Эти особенности «недофеодализма» на Руси и вотчинного уклада имели и свои синхронные следствия и более отдаленные последствия. Земля, ее приобретение, землевладение выдвигались в круг центральных задач истории Руси–России.
Русский удельный князь, не имевший в своем распоряжении вассалитета и условного землевладения, находился в весьма невыгодном положении по сравнению с западным королем. Он был хозяином лишь в своем собственном поместье. Вполне естественно, в таком случае, что накопление земли становилось его навязчивой идеей. Он покупал землю, выменивал ее, брал в приданое и захватывал силой. Из–за этой страсти, усугублявшей и без того недурно развитые у них приобретательские инстинкты, более честолюбивые удельные князья превращались в обыкновенных дельцов.
По этой причине, когда идеи «государства» и «суверенитета» пришли наконец в Россию (это случилось в XVII веке), их инстинктивно воспринимали сквозь вотчинную призму. Московские цари смотрели на свою Империю […] глазами вотчинников — более или менее так же, как глядели некогда их предки на свои крошечные уделы. […] Вотчинное умонастроение составляло интеллектуальную и психологическую основу авторитарности, присущей большинству русских правителей и сводившейся по сути дела к нежеланию дать «земле» — вотчине — право существовать отдельно от ее владельца–правителя и его государства»

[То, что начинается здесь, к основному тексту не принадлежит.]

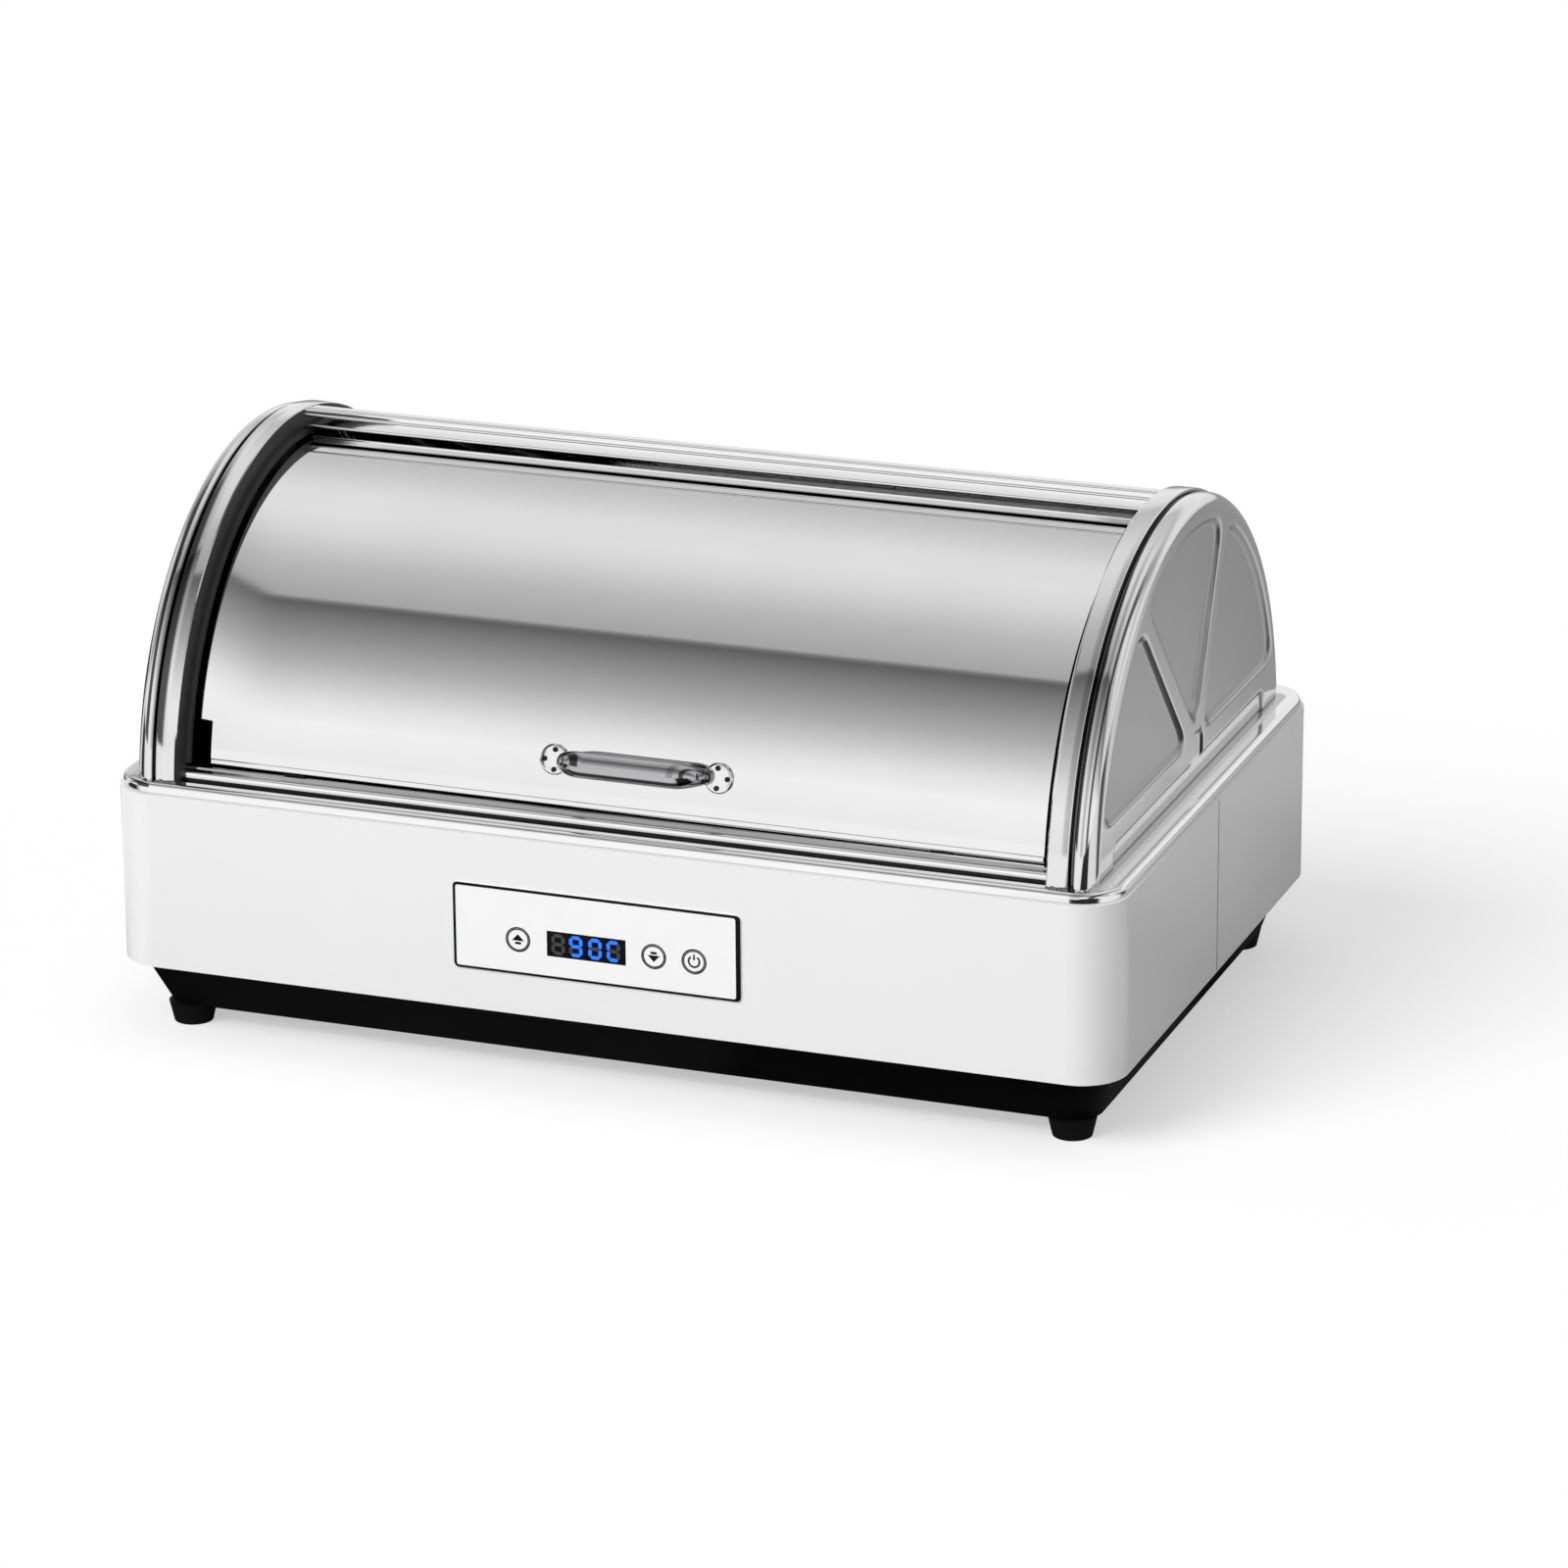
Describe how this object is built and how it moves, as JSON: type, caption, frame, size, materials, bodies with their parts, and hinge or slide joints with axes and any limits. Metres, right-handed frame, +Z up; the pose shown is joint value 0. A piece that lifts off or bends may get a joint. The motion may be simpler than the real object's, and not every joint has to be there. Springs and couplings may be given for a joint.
{
  "type": "electric chafing dish",
  "caption": "Roll-top electric chafing dish: heated rectangular base with digital keypad, inset pans and a curved steel lid that pivots up and back between D-shaped end caps.",
  "frame": {"origin": "centre of the bounding box at table level, where the feet rest", "axes": "+Z up, -Y towards the front with the keypad, +X to the right seen from the front, along the lid's pivot axis"},
  "size_m": [0.56, 0.36, 0.3],
  "materials": {
    "white_paint": "smooth gloss enamel",
    "polished_steel": "polished",
    "lid_steel": "polished, drawn grain along the roll",
    "satin_steel": "satin",
    "zinc_steel": "zinc plated",
    "heater_steel": "heat-darkened",
    "aluminised_sheet": "mill",
    "chrome": "mirror",
    "black_plastic": "satin",
    "black_rubber": "matte",
    "dark_moulding": "fine texture",
    "pale_moulding": "smooth",
    "ceramic": "unglazed",
    "white_overlay": "printed film",
    "white_key": "printed film",
    "dark_lens": "polished",
    "green_board": "solder mask"
  },
  "bodies": {
    "base": {"arch_seal_left": "black_rubber", "arch_seal_right": "black_rubber", "base_tray": "black_plastic", "board_posts": "pale_moulding", "control_board": "green_board", "control_panel": "white_overlay", "cutout_bracket": "zinc_steel", "display_module": "dark_moulding", "display_window": "dark_lens", "element_rests": "ceramic", "end_cap_left": "polished_steel", "end_cap_right": "polished_steel", "food_pan": "satin_steel", "foot_front_left": "black_rubber", "foot_front_right": "black_rubber", "foot_rear_left": "black_rubber", "foot_rear_right": "black_rubber", "foot_screws": "zinc_steel", "front_sill": "polished_steel", "heat_shield": "aluminised_sheet", "heating_element": "heater_steel", "housing_front": "white_paint", "housing_rear": "white_paint", "inlet_blades": "zinc_steel", "inlet_rivets": "zinc_steel", "key_switches": "dark_moulding", "lid_bumpers": "black_rubber", "pivot_bracket_left": "satin_steel", "pivot_bracket_right": "satin_steel", "pivot_bush_left": "pale_moulding", "pivot_bush_right": "pale_moulding", "power_inlet": "dark_moulding", "probe_clip": "zinc_steel", "rear_cover": "polished_steel", "relay_block": "dark_moulding", "rim_frame": "polished_steel", "rim_nuts": "zinc_steel", "rim_studs": "zinc_steel", "seam_strips": "zinc_steel", "shield_posts": "zinc_steel", "temperature_probe": "satin_steel", "terminal_block": "dark_moulding", "thermal_cutout": "dark_moulding", "top_bar": "polished_steel", "tray_screws": "zinc_steel", "water_pan": "satin_steel"},
    "lid": {"lid_shell": "lid_steel", "lid_arm_left": "satin_steel", "lid_arm_right": "satin_steel", "handle_bar": "chrome", "handle_rosette_left": "chrome", "handle_rosette_right": "chrome", "handle_rivets": "satin_steel", "pivot_pin_left": "satin_steel", "pivot_pin_right": "satin_steel"},
    "up_key": {"key_up": "white_key"},
    "down_key": {"key_down": "white_key"},
    "power_key": {"key_power": "white_key"}
  },
  "joints": [
    {"name": "lid_roll", "type": "hinge", "parent": "base", "child": "lid", "pos_m": [0, -0.006, 0.132], "axis": [-1, 0, 0], "range_deg": [0, 72]},
    {"name": "up_press", "type": "slide", "parent": "base", "child": "up_key", "axis": [0, 1, 0], "range_m": [0, 0.0008], "stiffness_N_per_m": 1000, "springref_m": -0.0006},
    {"name": "down_press", "type": "slide", "parent": "base", "child": "down_key", "axis": [0, 1, 0], "range_m": [0, 0.0008], "stiffness_N_per_m": 1000, "springref_m": -0.0006},
    {"name": "power_press", "type": "slide", "parent": "base", "child": "power_key", "axis": [0, 1, 0], "range_m": [0, 0.0008], "stiffness_N_per_m": 1000, "springref_m": -0.0006}
  ]
}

Проблема земли, отношения к земле, землевладения была актуальна не только для великого князя, царя, государства, но и для крестьянина. Ни та, ни другая сторона оптимального решения найти не смогла. В известной работе И. С. Аксакова «О состоянии крестьян в Древней России» особо подчеркивается отсутствие у крестьян личного права на землю. Во всех делах, связанных с землей, участвовала именно община, и землей владела вся семья. Сама же отчина «значила лишь право, или даже отношение, переходящее от отца, а вовсе не собственность, тем более поземельную» (Аксаков 1861, 1, 415). Сама же терминология землевладения и землепользования отражала «государственную» позицию (ср. держать землю, державец в контексте держава, самодержавие, самодержец).